Tra i 6 e i 12 anni, se un bambino o una bambina mostra degli atteggiamenti rabbiosi con una frequenza superiore al normale per un periodo superiore a 6 mesi, si parla di disturbo oppositivo provocatorio. Non si tratta semplicemente di capricci, di piccole ripicche, ma di veri e propri circoli viziosi che possono colpire una percentuale di bimbi compresa tra il 5 e il 10% – quindi tutt’altro che poco significativa. Sapere e capire bene di cosa si tratta è importante, soprattutto per i genitori: se loro sottovalutano la questione potrebbero anche peggiorare questo disturbo, concentrandosi sugli atteggiamenti negativi del bambino e ignorando quelli positivi.

Disturbo oppositivo provocatorio, cos’è?

Disturbo oppositivo provocatorio
Fonte: Pixabay

Il disturbo oppositivo provocatorio è un disturbo della condotta che colpisce appunto i bambini – anche se ci sono rari casi limite nell’adolescenza inoltrata. Come si legge su Studi Cognitivi, l’incidenza è maggiore nelle famiglie in cui c’è un genitore che presenti un disturbo antisociale, oppure che abbia avuto problemi di dipendenza, schizofrenia o disturbi comportamentali come l’iperattività o il disturbo da deficit dell’attenzione. I bambini che ne sono colpiti manifestano emozioni come rabbia e hanno un atteggiamento indisponente soprattutto nei confronti degli adulti, ma lo potrebbero avere anche nei confronti dei propri coetanei.

Disturbo oppositivo provocatorio, il test

Non esiste un vero e proprio test, quanto un’osservazione del comportamento unita a dei fattori di rischio per la diagnosi. Questi fattori possono essere di temperamento (ovvero una discrepanza tra il temperamento del bimbo e quello del genitore, come per esempio all’interno di famiglie eccessivamente rigide), fattori biologici (cioè quando sono compromessi nel paziente il sistema di inibizione del comportamento, che tende a valutare le conseguenze di un’azione, e il sistema di attivazione del comportamento, che tende a cogliere le occasioni, oltre ai processi cognitivi per mantenere l’attenzione), fattori contestuali (cioè relativo all’educazione che i genitori cercano di impartire e che risulta troppo rigida). Possono però contare anche i modelli adulti che mostrano aggressività ed eventi stressanti, oltre alla mancanza di stimoli di conoscenza.

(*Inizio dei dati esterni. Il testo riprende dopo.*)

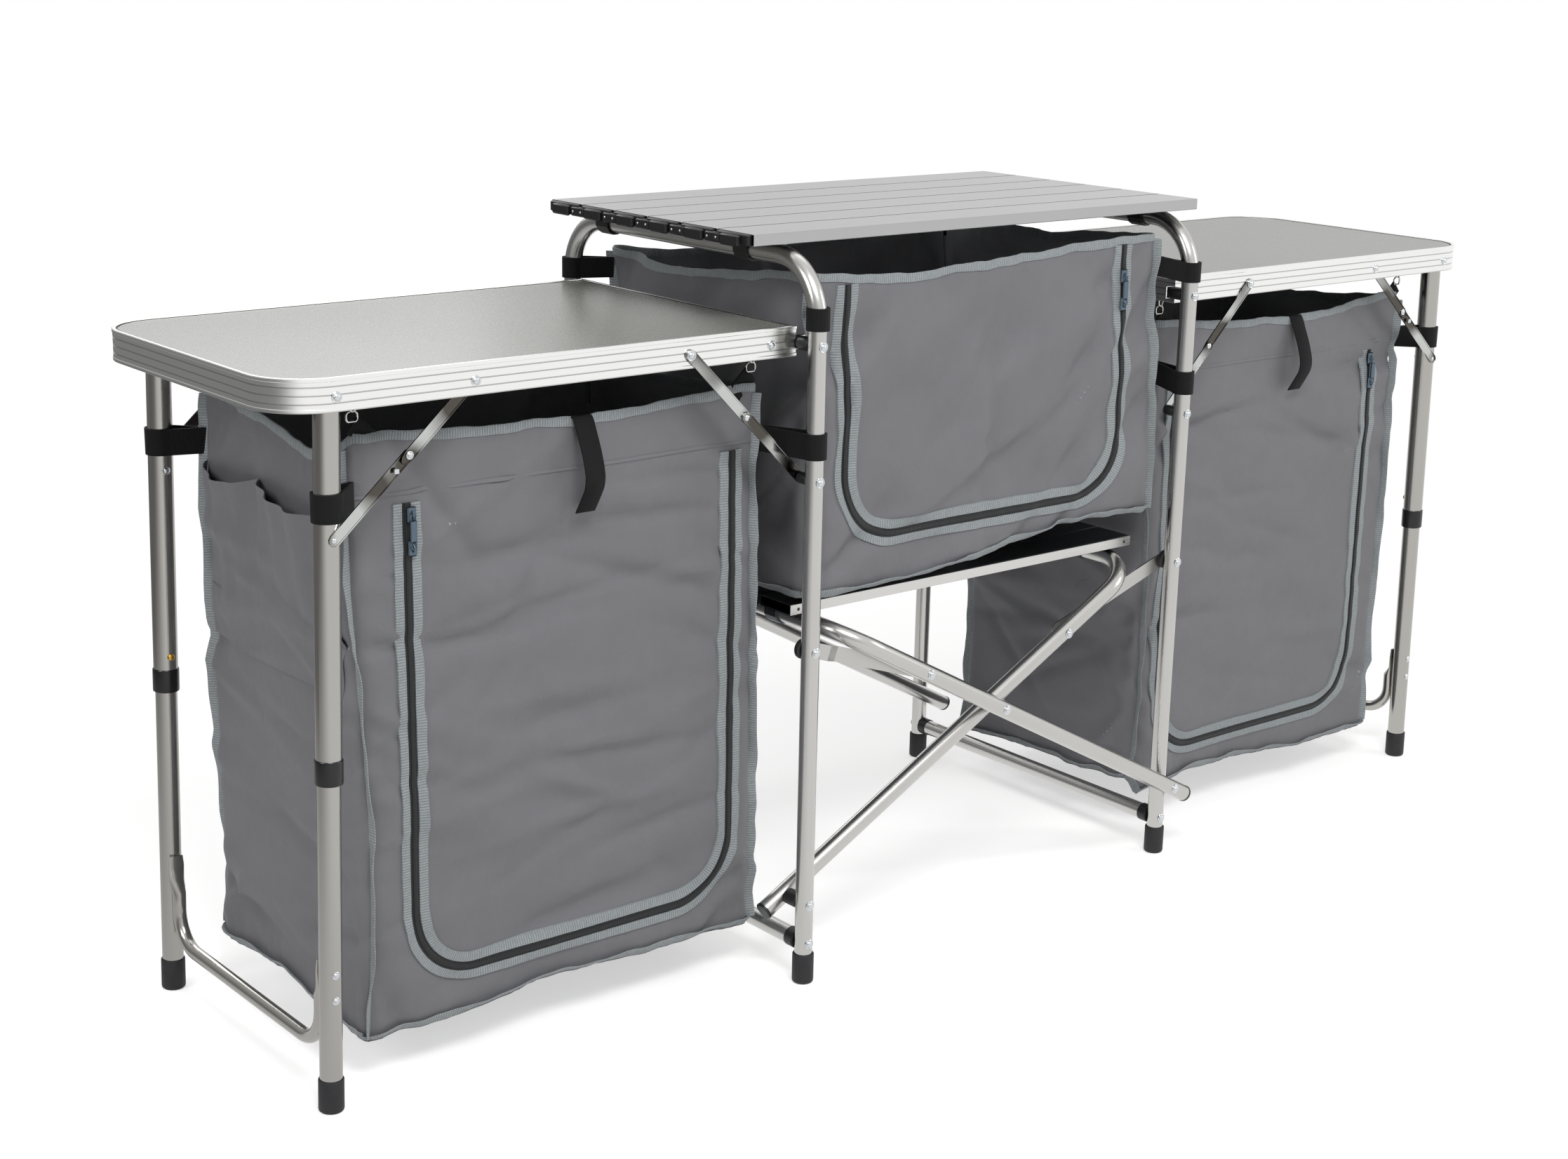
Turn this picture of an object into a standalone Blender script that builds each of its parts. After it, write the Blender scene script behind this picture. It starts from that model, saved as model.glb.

Anche i rischi sono chiari, dicevamo, tanto più che i medici possono analizzarli per una diagnosi precoce. Tra i fattori di rischio ci sono la mancanza di tolleranza alla frustrazione, l’alta reattività alle emozioni, un’educazione troppo rigida, una bassa frequenza cardiaca o anomalie cerebrali. Inoltre, chi soffre di un disturbo oppositivo provocatorio scarica sugli altri le proprie colpe, tende a meditare vendetta rispetto a torti che pensa di aver subito e utilizza la rabbia come mood principale con una frequenza ben più alta di quanto si potrebbe fare alla propria età o anche prima. Di solito, i bambini che non mostrano atteggiamenti rabbiosi in tenera età, è difficile che sviluppino questo disturbo.

Disturbo oppositivo provocatorio, strategie e interventi

Disturbo oppositivo provocatorio
Fonte: Pixabay

Intanto, dicevamo, è importante cercare di ridurre al minimo i fattori di rischio laddove sia possibile, per esempio eliminando i modelli negativi e aggressivi o riducendo la rigidità dell’educazione, puntando su piccoli riconoscimenti per buoni comportamenti che non possono e non devono passare inosservati. Di solito si ricorre alla terapia cognitivo-comportamentale per comprendere cosa avvenga esattamente nel bambino e perché si scateni in lui questa opposizione rabbiosa e vendicativa.

Per quanto riguarda la cura si devono affrontare quattro fasi, naturalmente ricorrendo alla psicoterapia: la fase psicoeducativa (in cui il bimbo impara i meccanismi della rabbia), la fase di acquisizione delle abilità (per apprendere nuove strategie e gestire diverse situazioni potenzialmente rischiose), la fase di addestramento (in cui il bimbo mette in pratica tutto quello che ha imparato). Come spiega l’Istituto Beck, ci sono anche dei compiti a casa: tutto quello che il bimbo apprende o mette in pratica non si esaurisce nel rapporto con lo psicologo, ma deve essere esercitato anche e soprattutto mentre è a casa. Solo in questo modo le buone pratiche possono diventare abitudini.